Provided information:
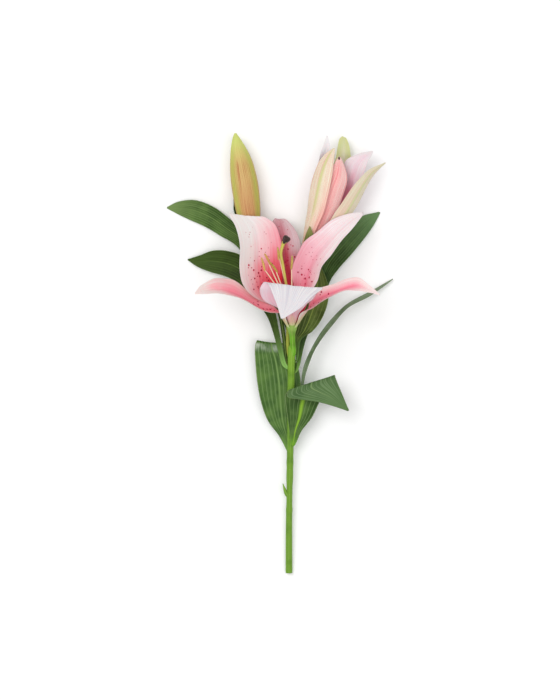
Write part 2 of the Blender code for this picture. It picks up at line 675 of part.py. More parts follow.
def main():
    """Builds the plant."""
    clear_scene()
    main_stem()
    pedicels()
    leaves()
    bloom_tepals()
    tube("bloom_pistil", PISTIL, "pistil", PEDICEL_SIDES, 22)
    bloom_stamens()
    tube("closed_bud", CLOSED_BUD, "bud", 12, 17, lobes=0.04)
    half_open_tepals()
    half_open_heart()
    settle()


main()
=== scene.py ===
"""The looks of a cut lily that lies on a pale surface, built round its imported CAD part.

Shapes are worked out in millimetres with the cut end of the stem at the origin and the stem along +Y,
as a grower would measure them. One shift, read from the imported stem, then carries every mesh into the
frame, and every finished piece rides on the frame's only body.
"""

from __future__ import annotations

import logging
import math
from dataclasses import dataclass, field
from enum import Enum
from typing import Sequence

import bpy
import numpy as np
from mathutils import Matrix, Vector


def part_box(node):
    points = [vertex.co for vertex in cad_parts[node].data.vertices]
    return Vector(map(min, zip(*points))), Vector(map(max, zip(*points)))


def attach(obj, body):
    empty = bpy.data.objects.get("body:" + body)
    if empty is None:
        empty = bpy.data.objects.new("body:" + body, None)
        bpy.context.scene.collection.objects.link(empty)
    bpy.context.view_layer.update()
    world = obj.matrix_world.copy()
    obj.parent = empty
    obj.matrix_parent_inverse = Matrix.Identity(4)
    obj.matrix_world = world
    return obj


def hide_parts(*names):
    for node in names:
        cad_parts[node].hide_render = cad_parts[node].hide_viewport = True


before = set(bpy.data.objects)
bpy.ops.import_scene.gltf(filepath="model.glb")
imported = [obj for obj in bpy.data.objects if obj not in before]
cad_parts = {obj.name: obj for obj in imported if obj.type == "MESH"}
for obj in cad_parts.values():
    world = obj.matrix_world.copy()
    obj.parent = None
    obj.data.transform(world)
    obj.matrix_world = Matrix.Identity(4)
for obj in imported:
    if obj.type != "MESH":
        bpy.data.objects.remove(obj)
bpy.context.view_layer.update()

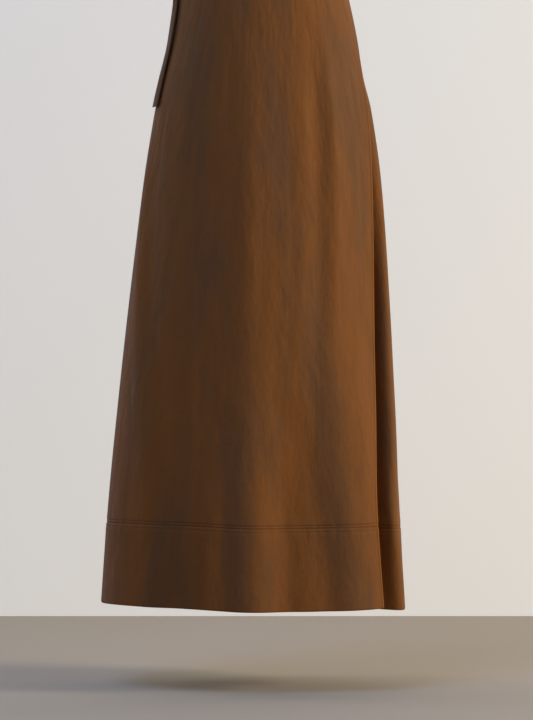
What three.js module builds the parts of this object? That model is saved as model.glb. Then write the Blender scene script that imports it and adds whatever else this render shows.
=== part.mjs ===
// A worn wrap maxi skirt: a front that laps over to the wearer's left, an underlap beneath
// it, one back, shaped hem bands, a waistband and a tie knotted at the right hip.
// Millimetres, +Z up. The origin is the middle of the waist, the front faces -Y and the
// wearer's left side is +X.
import * as THREE from "three";

// Cloth and sewing sizes
const panelThick = 2;
const bandThick = 2.6;
const waistThick = 3;
const tieThick = 2.4;
const seamGap = 0.3;
const waistbandHeight = 36;
const waistbandProud = 0.4;
const hemBandHeight = 123;
const bandProud = 0.3;

// The wrap: how far the overlap lies outside the underlap, at the waist and at the hem
const lapStepWaist = 3.6;
const lapStepHem = 7;

// The way round is measured as a turn in degrees from the centre front: 90 is the wearer's
// left side, 180 the back, 270 the right side and 360 the front again, one layer out.
const underlapStart = -20;
const leftSeam = 90;
const rightSeam = 270;
const hemLevel = -955;

// Half sizes of the skirt at each height, and the turn at which the overlap's edge lies.
const sections = [
  { z: 18, left: 126, right: 127, front: 94, back: 97, edge: 443 },
  { z: 0, left: 127, right: 128, front: 95, back: 98, edge: 443 },
  { z: -91, left: 141, right: 149, front: 104, back: 120, edge: 437 },
  { z: -149, left: 155, right: 158, front: 109, back: 131, edge: 432.5 },
  { z: -195, left: 165, right: 168, front: 113, back: 138, edge: 429.5 },
  { z: -303, left: 182, right: 181, front: 122, back: 143, edge: 425 },
  { z: -488, left: 205, right: 193, front: 138, back: 153, edge: 420.5 },
  { z: -642, left: 222, right: 203, front: 152, back: 166, edge: 416.2 },
  { z: -795, left: 237, right: 213.3, front: 167, back: 182, edge: 411.6 },
  { z: -965, left: 249, right: 222, front: 186, back: 202, edge: 413 },
];

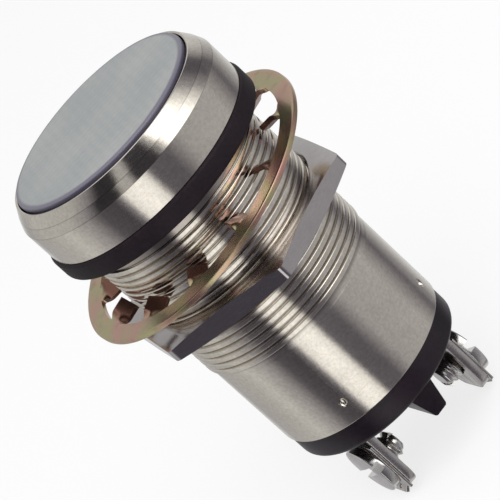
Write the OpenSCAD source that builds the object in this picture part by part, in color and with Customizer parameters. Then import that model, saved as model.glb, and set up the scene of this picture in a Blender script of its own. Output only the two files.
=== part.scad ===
// Panel pilot light: a lit lens in a threaded nickel-plated barrel, held in a panel by a nut,
// with two screw terminals on a rear insulator. The origin is the centre of the gasket's rear
// face, where the panel lies. +Z points out of the lens, and the terminals lie along X.

/* [Bezel] */
// How far the bezel stands out past the thread's crests
flange_w = 2.2; // [1.8:0.1:4]
// Height of the bezel's straight edge
bezel_edge_h = 4.2; // [3.2:0.1:6]
// Height of the bezel's sloped front
bezel_slope_h = 2.43; // [1.6:0.01:4]
// Height of the outer of the two facets of the slope
facet_h = 1.1; // [0.6:0.05:1.4]
// How far the edge between the two facets stands out of a straight slope
facet_bulge = 0.05; // [0:0.01:0.15]
// Radius of the rounded edge between the slope and the straight edge
bezel_round = 0.25; // [0.1:0.05:0.4]
// Width of the flat lip round the lens
lip_w = 0.4; // [0.2:0.05:0.6]
// Thickness of the bezel's floor, between the gasket and the lens recess
floor_t = 1.2; // [0.8:0.1:2]

/* [Lens] */
// Wall of the bezel round the lens
bezel_wall = 1.6; // [1.4:0.05:2.4]
// Gap between the lens and the lip
lens_gap = 0.33; // [0.2:0.01:0.5]
// Height of the lens above the lip
lens_proud = 0.49; // [0.2:0.01:1.5]
// Thickness of the lens's front
lens_t = 1.5; // [1:0.1:2.5]
// Thickness of the lens's side wall
lens_wall = 1.3; // [1:0.05:1.5]
// Radius of the lens's rounded front edge
lens_round = 0.35; // [0.1:0.05:0.8]
// Thickness of the round seal's section
seal_d = 1.1; // [1.04:0.02:1.2]
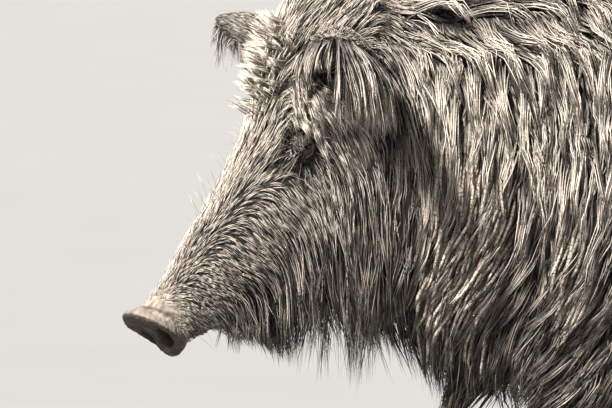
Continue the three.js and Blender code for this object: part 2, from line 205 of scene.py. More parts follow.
def set_points(mesh, points):
    mesh.vertices.foreach_set("co", points.astype(np.float32).ravel())
    mesh.update()


def mesh_edges(mesh):
    return read(mesh.edges, "vertices", 2, np.int32)


def shade_smooth(mesh):
    mesh.polygons.foreach_set("use_smooth", np.ones(len(mesh.polygons), bool))


def edit_mesh(mesh, change):
    """Puts a mesh through a function that changes it as a bmesh."""
    surface = bmesh.new()
    surface.from_mesh(mesh)
    change(surface)
    surface.to_mesh(mesh)
    surface.free()


def smooth(points, edges, strength, rounds):
    """Draws each point towards the middle of its neighbours, by a strength of its own."""
    count = np.bincount(edges.ravel(), minlength=len(points))[:, None]
    for _ in range(rounds):
        total = np.zeros_like(points)
        for axis in range(3):
            ends = points[edges, axis]
            total[:, axis] = np.bincount(edges[:, 0], ends[:, 1], len(points))
            total[:, axis] += np.bincount(edges[:, 1], ends[:, 0], len(points))
        points = points + strength[:, None] * (total / np.maximum(count, 1) - points)
    return points


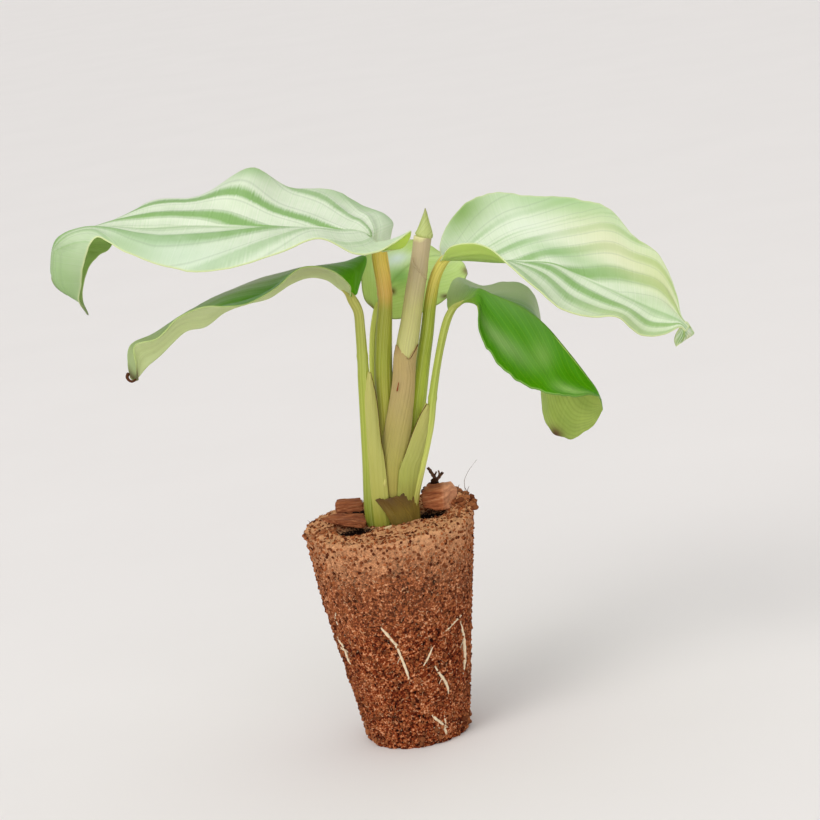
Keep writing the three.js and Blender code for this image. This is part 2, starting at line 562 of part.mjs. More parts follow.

Short problem:
Retype precisely, and only, the span of lines that opens at the line containing "bloom_stamens()" and closes at the line containing "points = [vertex.co", both inclusive.

Exercise result:
    bloom_stamens()
    tube("closed_bud", CLOSED_BUD, "bud", 12, 17, lobes=0.04)
    half_open_tepals()
    half_open_heart()
    settle()


main()
=== scene.py ===
"""The looks of a cut lily that lies on a pale surface, built round its imported CAD part.

Shapes are worked out in millimetres with the cut end of the stem at the origin and the stem along +Y,
as a grower would measure them. One shift, read from the imported stem, then carries every mesh into the
frame, and every finished piece rides on the frame's only body.
"""

from __future__ import annotations

import logging
import math
from dataclasses import dataclass, field
from enum import Enum
from typing import Sequence

import bpy
import numpy as np
from mathutils import Matrix, Vector


def part_box(node):
    points = [vertex.co for vertex in cad_parts[node].data.vertices]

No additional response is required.